A memory read (e.g., by ld or atom) has been performed when the value read has been transmitted from memory and cannot be modified by another thread participating in the barrier. A memory write (e.g., by st, red or atom) has been performed when the value written has become visible to other threads participating in the barrier, that is, when the previous value can no longer be read.

So the previous fix is not ideal,

...
regs = load_global_a_and_b_to_register(/*block_index_k*/0)
for(p=0; p<num_block_k; p += 1) {
  store_register_a_b_to_smem(regs, smem, p)
  __syncthreads();                             // ensure store to smem is visible to later load_fragments(...)
  regs = load_global_a_and_b_to_register(p+1)
  <an optimization barrier>                    // avoid the compiler to be too smart
  frag_a, frag_b = load_fragments(smem, p)
  mac_loop(frag_a, frag_b, acc)
}
store_global(acc)
...

To sum up, how does cutlass maintain the shape of the pipeline as desired?

Answered by hwu36

Aug 23, 2023

then how can we ensure that the actual copy of tCrA_copy_view and tCrB_copy_view are not moved downward?

you cannot ensure that. nvcc heuristics is supposed to take care of it and generate the "best" binary it think it can.
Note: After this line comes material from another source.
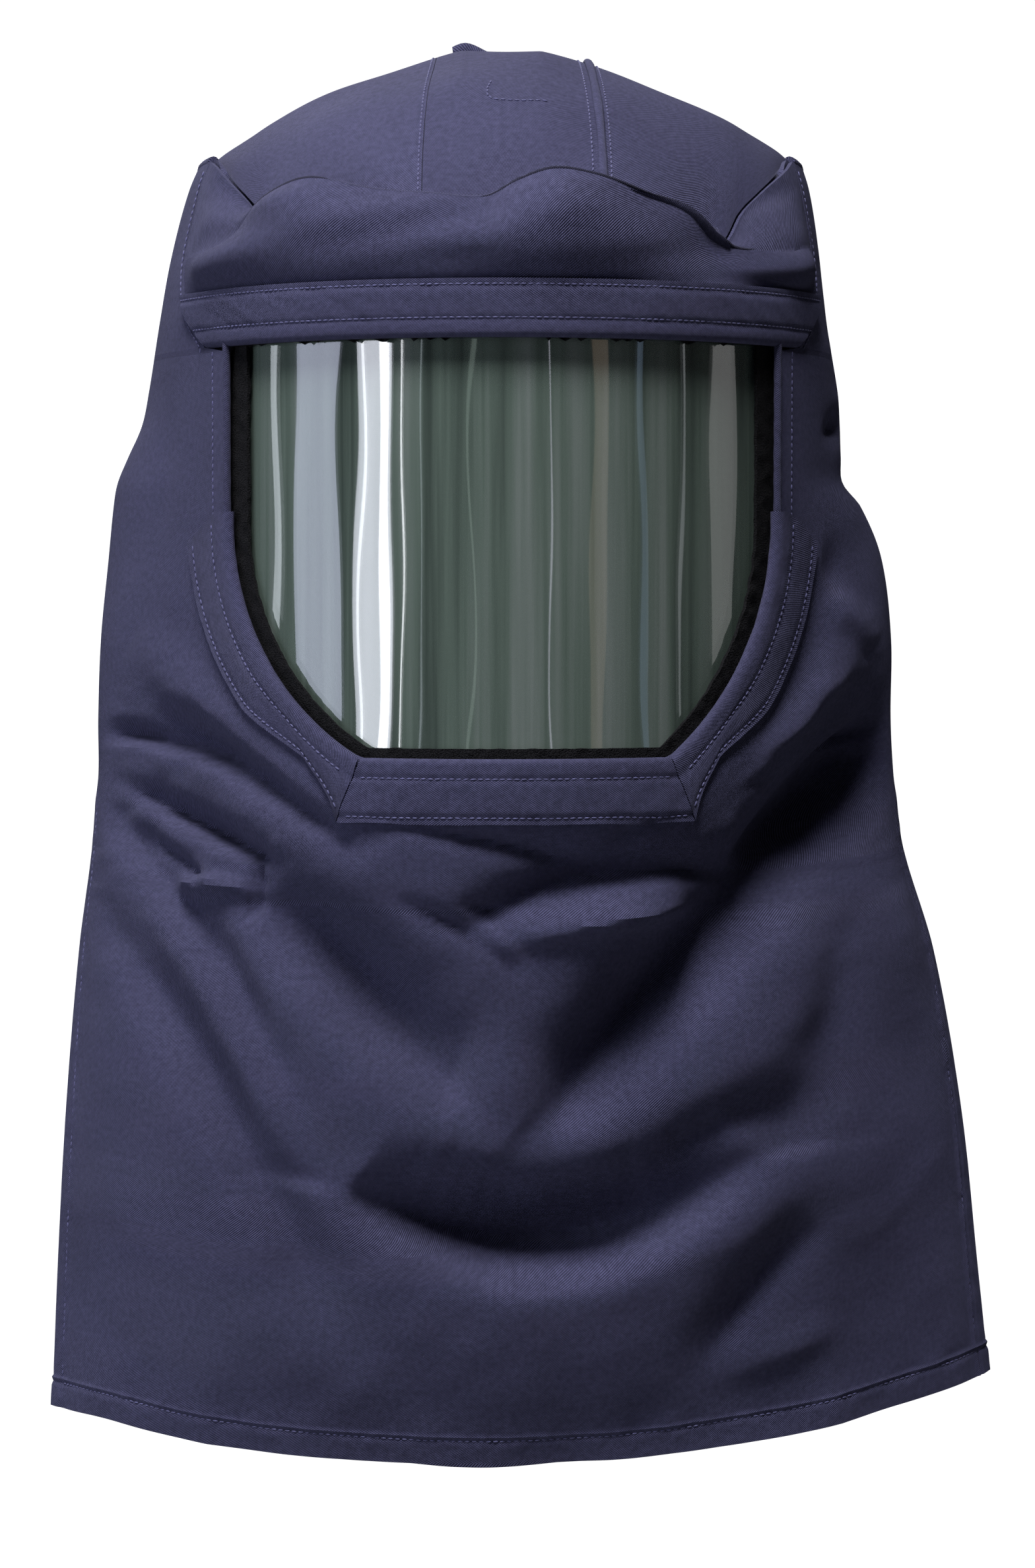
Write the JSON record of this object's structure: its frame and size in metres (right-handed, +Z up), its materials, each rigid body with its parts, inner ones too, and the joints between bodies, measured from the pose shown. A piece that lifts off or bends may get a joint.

As any heuristics, it does not always generate the optimum code.

Isn't an hypothetically explicit "optimization barrier“ a better way?

Not really. First, it is hard to draw a line. load_global_a_and_b_to_register has many load instructions. We want them to be far away enough from shared memory store, but we also want them to spread a little bit evenly. So, the best place might need to interweave loads to interleave with all the other instructions. Second, it is ver…

View full answer

hwu36 · 2023-08-22T18:40:34Z

hwu36
Aug 22, 2023
Maintainer

You need to generate ptx close to cutlass's. Compiler pattern matches cutlass code to deliver the optimum binary.

3 replies

cloudhan Aug 23, 2023
Author

This does not specific to the sgemm example presented. I take the introduction of cute as a signal that cutlass team is advocating user to rollout their own pipeline for customized computation/fusion logic. If we write something like this

cutlass/include/cutlass/gemm/collective/sm70_mma_twostage.hpp

Lines 269 to 270 in 27de343

    
           copy(tCsA(_,_,k_block_next), tCrA_copy_view(_,_,k_block_next)); 
        
           copy(tCsB(_,_,k_block_next), tCrB_copy_view(_,_,k_block_next));

, then how can we ensure that the actual copy of tCrA_copy_view and tCrB_copy_view are not moved downward?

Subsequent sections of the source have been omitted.